# [To be done]
In the records below, work out how many lines hold the word "node". Report the number alone.

■ ■ ■ ■

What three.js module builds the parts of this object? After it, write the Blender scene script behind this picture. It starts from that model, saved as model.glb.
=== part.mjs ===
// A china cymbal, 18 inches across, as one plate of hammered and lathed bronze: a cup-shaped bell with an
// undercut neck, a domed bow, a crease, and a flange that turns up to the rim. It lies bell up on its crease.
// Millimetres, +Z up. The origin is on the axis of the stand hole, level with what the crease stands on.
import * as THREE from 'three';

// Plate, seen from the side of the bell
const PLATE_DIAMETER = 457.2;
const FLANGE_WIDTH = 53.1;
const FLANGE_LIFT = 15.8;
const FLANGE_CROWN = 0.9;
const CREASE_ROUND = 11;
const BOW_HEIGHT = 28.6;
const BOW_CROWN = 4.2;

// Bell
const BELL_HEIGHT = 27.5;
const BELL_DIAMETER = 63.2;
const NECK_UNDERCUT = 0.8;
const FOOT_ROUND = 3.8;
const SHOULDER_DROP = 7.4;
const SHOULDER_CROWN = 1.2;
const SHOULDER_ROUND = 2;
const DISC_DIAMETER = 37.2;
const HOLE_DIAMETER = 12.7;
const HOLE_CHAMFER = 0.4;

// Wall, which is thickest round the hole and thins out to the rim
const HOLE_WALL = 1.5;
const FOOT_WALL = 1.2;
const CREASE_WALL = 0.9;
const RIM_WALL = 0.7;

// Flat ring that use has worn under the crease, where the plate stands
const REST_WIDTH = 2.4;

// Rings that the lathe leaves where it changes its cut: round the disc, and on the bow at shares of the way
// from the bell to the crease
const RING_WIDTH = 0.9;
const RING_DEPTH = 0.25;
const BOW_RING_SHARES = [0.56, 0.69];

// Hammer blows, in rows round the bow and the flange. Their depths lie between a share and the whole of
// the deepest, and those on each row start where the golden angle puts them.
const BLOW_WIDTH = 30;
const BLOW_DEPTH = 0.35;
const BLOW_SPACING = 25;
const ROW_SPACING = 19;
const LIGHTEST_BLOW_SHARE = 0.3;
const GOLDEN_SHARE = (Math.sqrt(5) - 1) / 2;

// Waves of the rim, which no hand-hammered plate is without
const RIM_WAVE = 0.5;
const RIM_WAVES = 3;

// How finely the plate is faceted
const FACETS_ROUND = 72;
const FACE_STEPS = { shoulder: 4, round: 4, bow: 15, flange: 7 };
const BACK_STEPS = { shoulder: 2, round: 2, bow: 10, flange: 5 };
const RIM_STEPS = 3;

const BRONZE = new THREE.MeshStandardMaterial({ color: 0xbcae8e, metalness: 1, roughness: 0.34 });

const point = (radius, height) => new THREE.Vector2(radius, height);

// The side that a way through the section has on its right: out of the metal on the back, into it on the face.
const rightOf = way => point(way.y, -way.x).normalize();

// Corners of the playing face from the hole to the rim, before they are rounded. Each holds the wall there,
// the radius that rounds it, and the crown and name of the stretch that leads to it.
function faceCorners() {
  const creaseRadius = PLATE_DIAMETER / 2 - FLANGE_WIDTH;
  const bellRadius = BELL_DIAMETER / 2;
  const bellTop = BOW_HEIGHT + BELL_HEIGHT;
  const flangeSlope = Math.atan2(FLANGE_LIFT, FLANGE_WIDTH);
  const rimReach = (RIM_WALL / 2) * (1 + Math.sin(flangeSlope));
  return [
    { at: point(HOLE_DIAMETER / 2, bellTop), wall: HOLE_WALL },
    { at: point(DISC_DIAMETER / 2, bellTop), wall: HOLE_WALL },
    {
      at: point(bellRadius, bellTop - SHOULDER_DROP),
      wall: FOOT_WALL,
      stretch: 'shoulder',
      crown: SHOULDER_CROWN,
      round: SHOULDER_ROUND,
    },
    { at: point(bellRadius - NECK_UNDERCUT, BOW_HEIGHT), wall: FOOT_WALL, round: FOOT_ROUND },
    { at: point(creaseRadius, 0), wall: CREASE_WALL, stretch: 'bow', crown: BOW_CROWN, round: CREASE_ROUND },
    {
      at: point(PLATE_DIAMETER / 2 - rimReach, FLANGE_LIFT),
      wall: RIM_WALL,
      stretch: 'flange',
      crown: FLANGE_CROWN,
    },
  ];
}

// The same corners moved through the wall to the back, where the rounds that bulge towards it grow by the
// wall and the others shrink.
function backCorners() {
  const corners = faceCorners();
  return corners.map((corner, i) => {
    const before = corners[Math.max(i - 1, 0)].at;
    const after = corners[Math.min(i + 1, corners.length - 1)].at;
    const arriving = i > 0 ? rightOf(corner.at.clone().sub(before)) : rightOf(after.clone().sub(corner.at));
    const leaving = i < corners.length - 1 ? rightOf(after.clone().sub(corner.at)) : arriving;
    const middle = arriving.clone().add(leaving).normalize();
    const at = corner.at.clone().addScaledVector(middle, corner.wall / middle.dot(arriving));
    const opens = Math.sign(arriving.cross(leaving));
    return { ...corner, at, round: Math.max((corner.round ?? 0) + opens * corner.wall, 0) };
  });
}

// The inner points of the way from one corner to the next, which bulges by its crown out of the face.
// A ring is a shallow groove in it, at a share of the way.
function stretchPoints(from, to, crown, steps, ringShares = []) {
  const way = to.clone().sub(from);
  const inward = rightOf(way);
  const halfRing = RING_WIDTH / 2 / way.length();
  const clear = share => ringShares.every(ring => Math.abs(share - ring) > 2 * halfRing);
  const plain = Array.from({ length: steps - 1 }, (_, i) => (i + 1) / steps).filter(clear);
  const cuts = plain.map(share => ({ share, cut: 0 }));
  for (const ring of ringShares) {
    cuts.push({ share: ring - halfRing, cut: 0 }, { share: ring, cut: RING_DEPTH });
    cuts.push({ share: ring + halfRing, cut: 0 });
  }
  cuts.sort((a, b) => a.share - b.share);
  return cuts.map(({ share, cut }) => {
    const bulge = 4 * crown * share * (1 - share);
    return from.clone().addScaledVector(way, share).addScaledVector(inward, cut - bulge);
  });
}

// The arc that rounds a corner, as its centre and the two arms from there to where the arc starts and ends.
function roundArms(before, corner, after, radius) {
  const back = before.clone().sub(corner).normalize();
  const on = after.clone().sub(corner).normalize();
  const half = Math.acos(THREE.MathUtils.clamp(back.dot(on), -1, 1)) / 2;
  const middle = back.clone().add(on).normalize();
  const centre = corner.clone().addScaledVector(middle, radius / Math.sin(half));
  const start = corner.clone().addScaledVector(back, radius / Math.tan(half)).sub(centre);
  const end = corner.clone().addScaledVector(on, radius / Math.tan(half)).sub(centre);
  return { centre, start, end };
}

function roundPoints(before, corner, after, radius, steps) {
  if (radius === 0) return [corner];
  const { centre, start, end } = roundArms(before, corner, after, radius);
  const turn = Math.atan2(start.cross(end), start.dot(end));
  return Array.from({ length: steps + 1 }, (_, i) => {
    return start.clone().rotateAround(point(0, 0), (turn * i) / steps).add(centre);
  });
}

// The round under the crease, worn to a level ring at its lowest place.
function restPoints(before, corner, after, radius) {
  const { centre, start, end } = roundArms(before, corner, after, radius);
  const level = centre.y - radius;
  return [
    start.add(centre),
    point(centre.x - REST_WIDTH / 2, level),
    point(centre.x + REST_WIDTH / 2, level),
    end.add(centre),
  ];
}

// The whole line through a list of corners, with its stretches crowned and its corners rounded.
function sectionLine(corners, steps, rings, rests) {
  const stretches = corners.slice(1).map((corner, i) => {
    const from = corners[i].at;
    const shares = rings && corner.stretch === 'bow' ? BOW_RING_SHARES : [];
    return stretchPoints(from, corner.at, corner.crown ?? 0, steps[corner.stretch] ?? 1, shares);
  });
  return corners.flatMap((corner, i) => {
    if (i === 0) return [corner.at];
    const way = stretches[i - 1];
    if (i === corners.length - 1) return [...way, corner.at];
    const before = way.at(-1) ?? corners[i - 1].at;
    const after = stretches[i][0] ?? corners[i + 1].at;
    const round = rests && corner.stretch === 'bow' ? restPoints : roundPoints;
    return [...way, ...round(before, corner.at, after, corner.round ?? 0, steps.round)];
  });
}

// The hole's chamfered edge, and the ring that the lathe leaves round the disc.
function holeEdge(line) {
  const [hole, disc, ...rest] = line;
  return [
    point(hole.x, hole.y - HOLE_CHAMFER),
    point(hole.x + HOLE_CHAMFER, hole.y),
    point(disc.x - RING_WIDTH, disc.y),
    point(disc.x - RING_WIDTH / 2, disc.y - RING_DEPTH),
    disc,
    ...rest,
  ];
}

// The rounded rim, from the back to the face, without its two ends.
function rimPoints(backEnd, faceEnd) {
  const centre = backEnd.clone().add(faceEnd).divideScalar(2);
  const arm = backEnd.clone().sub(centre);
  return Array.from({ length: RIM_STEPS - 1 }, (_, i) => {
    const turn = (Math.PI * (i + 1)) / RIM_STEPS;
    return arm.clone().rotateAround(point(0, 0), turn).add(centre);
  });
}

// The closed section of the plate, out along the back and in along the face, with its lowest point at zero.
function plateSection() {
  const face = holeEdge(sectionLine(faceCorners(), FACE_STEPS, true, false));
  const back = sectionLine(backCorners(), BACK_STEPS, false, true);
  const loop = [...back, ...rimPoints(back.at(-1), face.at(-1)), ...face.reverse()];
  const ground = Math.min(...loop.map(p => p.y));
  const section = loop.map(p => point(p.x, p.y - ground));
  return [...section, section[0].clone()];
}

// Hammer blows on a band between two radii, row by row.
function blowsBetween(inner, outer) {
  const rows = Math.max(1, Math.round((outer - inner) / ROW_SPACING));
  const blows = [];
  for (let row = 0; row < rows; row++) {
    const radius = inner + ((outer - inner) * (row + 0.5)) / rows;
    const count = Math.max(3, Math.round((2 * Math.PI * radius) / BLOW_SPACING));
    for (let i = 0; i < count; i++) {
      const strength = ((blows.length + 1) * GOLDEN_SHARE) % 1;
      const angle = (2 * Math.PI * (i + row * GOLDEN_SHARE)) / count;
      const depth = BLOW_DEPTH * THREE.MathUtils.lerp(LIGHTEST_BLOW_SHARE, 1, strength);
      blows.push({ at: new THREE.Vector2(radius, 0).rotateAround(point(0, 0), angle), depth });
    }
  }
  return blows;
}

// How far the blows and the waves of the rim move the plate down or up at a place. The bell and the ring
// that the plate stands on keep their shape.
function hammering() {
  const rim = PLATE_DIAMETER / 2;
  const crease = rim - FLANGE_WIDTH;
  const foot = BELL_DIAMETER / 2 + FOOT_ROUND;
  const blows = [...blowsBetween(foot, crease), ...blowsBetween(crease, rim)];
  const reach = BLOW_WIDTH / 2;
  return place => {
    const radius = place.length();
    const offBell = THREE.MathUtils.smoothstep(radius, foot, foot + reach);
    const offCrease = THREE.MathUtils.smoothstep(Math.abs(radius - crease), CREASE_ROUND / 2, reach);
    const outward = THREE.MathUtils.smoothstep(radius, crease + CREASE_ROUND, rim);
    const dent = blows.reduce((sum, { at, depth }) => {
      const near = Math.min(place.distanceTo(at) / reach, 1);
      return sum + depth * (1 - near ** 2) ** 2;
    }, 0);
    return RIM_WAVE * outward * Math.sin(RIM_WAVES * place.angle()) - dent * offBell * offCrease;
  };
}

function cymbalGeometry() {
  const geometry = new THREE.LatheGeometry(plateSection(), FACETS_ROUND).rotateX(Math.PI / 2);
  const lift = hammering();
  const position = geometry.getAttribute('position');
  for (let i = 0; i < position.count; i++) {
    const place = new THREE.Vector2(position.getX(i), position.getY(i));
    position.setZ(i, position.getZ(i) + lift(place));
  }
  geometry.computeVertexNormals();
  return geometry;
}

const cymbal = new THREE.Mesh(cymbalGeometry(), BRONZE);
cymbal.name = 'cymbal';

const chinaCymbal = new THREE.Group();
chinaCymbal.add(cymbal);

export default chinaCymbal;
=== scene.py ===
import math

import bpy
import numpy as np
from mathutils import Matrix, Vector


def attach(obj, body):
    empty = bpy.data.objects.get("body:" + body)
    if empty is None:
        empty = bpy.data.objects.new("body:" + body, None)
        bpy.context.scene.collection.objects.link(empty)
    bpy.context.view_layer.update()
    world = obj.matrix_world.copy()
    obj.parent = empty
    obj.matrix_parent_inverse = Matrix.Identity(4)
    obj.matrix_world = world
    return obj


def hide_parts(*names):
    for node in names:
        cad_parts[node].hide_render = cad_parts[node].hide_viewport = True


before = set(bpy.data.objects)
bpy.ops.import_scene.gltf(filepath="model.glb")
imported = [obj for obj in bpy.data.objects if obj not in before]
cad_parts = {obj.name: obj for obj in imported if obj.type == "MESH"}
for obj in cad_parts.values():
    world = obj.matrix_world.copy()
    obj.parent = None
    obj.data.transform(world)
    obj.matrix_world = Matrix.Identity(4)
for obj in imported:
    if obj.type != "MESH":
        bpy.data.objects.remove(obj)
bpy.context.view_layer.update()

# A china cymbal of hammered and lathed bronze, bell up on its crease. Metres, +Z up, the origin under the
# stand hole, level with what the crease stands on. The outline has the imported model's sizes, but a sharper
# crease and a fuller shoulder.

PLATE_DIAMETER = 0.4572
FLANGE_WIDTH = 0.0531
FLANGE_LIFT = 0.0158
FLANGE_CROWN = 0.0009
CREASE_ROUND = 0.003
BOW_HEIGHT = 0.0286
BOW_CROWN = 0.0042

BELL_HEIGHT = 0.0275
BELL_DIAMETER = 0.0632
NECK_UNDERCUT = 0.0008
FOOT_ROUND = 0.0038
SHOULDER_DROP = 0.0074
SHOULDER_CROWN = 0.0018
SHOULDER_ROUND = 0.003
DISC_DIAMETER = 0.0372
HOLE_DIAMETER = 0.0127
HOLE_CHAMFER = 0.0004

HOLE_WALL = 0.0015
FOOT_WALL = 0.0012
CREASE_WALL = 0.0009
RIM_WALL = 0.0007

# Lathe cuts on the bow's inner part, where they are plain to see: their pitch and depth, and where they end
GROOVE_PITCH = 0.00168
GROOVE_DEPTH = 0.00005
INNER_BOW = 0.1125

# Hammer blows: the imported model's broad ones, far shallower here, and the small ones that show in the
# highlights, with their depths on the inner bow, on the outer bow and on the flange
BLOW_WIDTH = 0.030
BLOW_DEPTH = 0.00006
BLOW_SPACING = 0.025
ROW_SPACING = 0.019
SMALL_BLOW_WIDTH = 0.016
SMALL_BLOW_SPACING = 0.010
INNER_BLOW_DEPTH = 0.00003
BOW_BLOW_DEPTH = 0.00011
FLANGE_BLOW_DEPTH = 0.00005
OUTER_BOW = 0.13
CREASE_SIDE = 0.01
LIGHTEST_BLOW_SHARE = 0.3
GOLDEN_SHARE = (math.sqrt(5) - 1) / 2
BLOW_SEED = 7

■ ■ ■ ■

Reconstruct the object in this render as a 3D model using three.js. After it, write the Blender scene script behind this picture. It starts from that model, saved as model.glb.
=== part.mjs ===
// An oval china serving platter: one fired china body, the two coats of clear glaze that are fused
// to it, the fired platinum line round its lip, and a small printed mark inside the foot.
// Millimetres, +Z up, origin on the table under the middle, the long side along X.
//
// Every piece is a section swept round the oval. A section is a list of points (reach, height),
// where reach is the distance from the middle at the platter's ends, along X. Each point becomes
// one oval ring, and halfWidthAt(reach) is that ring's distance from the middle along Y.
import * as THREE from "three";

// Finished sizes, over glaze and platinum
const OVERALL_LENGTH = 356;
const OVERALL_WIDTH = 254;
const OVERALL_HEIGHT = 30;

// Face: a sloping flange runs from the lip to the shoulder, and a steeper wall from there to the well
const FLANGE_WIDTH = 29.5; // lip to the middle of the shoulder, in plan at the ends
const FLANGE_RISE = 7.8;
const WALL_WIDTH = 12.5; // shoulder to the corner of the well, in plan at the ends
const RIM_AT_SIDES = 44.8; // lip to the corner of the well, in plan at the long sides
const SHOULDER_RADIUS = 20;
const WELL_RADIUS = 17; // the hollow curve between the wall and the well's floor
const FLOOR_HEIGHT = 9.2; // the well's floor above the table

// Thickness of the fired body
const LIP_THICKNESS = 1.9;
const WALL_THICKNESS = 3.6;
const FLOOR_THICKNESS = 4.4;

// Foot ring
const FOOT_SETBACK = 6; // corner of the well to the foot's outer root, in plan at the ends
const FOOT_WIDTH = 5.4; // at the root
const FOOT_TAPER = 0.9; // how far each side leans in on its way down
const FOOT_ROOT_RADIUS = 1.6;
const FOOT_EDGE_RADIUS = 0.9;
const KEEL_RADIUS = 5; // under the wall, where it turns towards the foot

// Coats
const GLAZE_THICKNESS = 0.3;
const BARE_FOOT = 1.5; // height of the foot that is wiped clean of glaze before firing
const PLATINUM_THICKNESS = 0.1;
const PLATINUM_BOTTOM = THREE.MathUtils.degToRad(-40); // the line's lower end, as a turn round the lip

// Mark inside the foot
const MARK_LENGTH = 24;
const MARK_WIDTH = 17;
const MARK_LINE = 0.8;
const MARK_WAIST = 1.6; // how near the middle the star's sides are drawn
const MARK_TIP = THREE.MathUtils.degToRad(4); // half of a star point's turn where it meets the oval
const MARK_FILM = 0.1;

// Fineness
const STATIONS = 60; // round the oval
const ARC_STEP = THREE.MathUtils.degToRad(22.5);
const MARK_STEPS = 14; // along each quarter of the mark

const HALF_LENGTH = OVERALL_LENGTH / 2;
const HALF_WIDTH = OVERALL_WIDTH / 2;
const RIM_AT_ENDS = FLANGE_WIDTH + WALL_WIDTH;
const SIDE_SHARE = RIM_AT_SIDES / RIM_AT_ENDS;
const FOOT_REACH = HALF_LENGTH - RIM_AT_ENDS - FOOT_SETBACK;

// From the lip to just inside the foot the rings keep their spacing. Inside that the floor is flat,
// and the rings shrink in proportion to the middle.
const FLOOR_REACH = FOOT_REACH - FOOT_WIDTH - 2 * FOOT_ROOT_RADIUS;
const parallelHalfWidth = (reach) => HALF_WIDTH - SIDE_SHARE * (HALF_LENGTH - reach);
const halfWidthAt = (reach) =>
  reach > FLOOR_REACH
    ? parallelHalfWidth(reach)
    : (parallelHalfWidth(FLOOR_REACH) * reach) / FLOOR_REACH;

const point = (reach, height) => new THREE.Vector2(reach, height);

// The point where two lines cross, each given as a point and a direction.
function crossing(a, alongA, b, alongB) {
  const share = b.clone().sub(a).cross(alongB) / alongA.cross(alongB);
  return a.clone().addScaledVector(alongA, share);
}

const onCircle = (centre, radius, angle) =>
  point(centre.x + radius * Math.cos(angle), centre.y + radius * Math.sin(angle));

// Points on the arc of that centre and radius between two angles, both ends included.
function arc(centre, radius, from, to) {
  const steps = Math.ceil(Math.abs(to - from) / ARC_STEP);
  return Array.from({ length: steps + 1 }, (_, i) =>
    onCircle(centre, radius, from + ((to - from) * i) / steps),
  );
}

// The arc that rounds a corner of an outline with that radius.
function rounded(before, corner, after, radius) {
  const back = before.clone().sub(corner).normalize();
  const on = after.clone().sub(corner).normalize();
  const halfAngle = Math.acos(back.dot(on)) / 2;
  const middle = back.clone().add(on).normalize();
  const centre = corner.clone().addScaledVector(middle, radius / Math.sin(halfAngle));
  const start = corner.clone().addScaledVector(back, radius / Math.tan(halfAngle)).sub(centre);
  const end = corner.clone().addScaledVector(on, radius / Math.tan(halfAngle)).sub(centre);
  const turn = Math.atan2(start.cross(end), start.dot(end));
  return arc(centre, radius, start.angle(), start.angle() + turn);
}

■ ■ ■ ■

# [Output for this exercise]
2